The office was cold because Macalvie always kept a window open whatever the season. Since he never seemed to remove his coat-he was out more than in-the cold didn't bother him. Jury was surprised to see the window festooned with scraggly blue and brassy-orange tinsel, the sad remains of the passing season. The late sun reflected and refracted it on Macalvie's copper hair and when he turned, sparked his intensely blue eyes. God did the lighting for Macalvie.

He had plunked himself into his swivel chair at a desk full of ashtrays, folders, and coffee mugs that could have gone to the lab; amidst this buildup of what Jury imagined was the residue of old cases that Macalvie refused to close and therefore to let anyone file, he pulled out a folder it would have taken his secretary a week to find.

Wiggins hunched down in his heavily lined raincoat and looked unhappily at the open window. He pulled his thick gloves from his pocket and put them on, staring at Macalvie. Hint-wise, it wasn't of much use; Macalvie could never understand disturbances of the body so long as the mind was in first gear.

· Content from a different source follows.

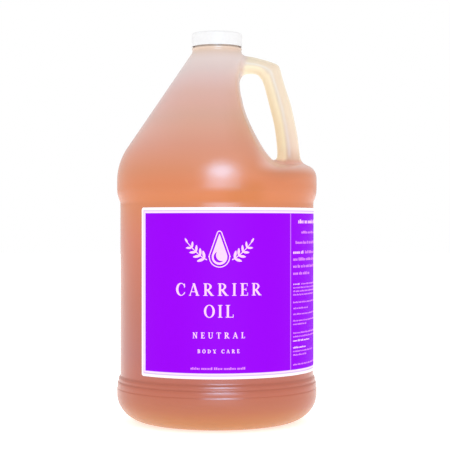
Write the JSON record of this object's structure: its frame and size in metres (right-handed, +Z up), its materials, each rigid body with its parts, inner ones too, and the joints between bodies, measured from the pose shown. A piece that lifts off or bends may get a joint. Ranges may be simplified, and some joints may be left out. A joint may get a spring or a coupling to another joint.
{
  "type": "gallon oil jug",
  "caption": "Round one-gallon translucent jug with a hollow pass-through handle, 38 mm screw cap, wrap label and amber oil inside.",
  "frame": {"origin": "centre of the standing ring, on the resting plane", "axes": "+Z up along the neck, +X towards the handle, -Y towards the front label panel"},
  "size_m": [0.1534, 0.1534, 0.2973],
  "materials": {
    "hdpe_natural": "translucent natural blow-moulded, satin",
    "cap_white": "white moulded, satin",
    "liner_foam": "white foam",
    "label_paper": "printed satin label",
    "oil_amber": "clear amber oil"
  },
  "bodies": {
    "jug": {"jug_body": "hdpe_natural", "wrap_label": "label_paper", "oil_fill": "oil_amber"},
    "liner": {"cap_liner": "liner_foam"},
    "cap": {"screw_cap": "cap_white"}
  },
  "joints": [
    {"name": "cap_lift", "type": "slide", "parent": "jug", "child": "liner", "axis": [0, 0, 1], "range_m": [0, 0.0128]},
    {"name": "cap_turn", "type": "hinge", "parent": "liner", "child": "cap", "pos_m": [0, 0, 0.29], "axis": [0, 0, 1], "range_deg": [0, 1080]}
  ],
  "couplings": [
    {"joint": "cap_lift", "follows": "cap_turn", "m_per_rad": 0.00067375}
  ]
}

Jury hadn't bothered taking off his coat, either, and hadn't bothered sitting down because he was too busy staring at the photos Macalvie had spread out, facing Jury. 'What's this, Macalvie?'

'Pictures.' Macalvie reached down into his file drawer, stuck a pint of Glenfiddich on the table with some paper cups, leaned back, and propped his feet on the desk top. 'Photos of remains. A boy and his dog.'

'What are you talking about?'

'Look at the photos. They buried the dog, too.'

Jury's head came up. 'I'm not one of your team, Brian. You don't have to wait for me to catch up with you. If you're talking about Billy Healey, he was never found, and Toby Holt was killed by a lorry. This isn't Dunstable races, and I don't care if I win, place, or show. I just want to show up with something when the chips are down-'

'The chips are always down. Have a drink.' He started pouring small measures into cone-shaped cups.

Wiggins, who ordinarily looked at liquor the same way he looked at lizards, actually drank his down neat, choked, pulled out his lozenge tin.

'No, thanks,' said Jury, waving away the drink. Leaning on the divisional commander's desk, his hands splayed, he said levelly, 'Listen to me: you're a chief superintendent, a divisional commander, not Sam Spade-you even call your secretary 'Effie'-and you act like Joe Cairo and the Fat Man are going to come walking through a bead curtain. You run a department, Macalvie; you're not Spade or Marlowe. So stop pulling cards out from behind your ear, okay?'

Wiggins quickly pulled out his charcoal biscuits, anodyne for anything-digestion, anger-and shoved one toward Jury. Jury took it without thinking, stuck half in his mouth, and chewed the dreadful thing. No wonder Wiggins was almost always sick if this is what he thought would cure him.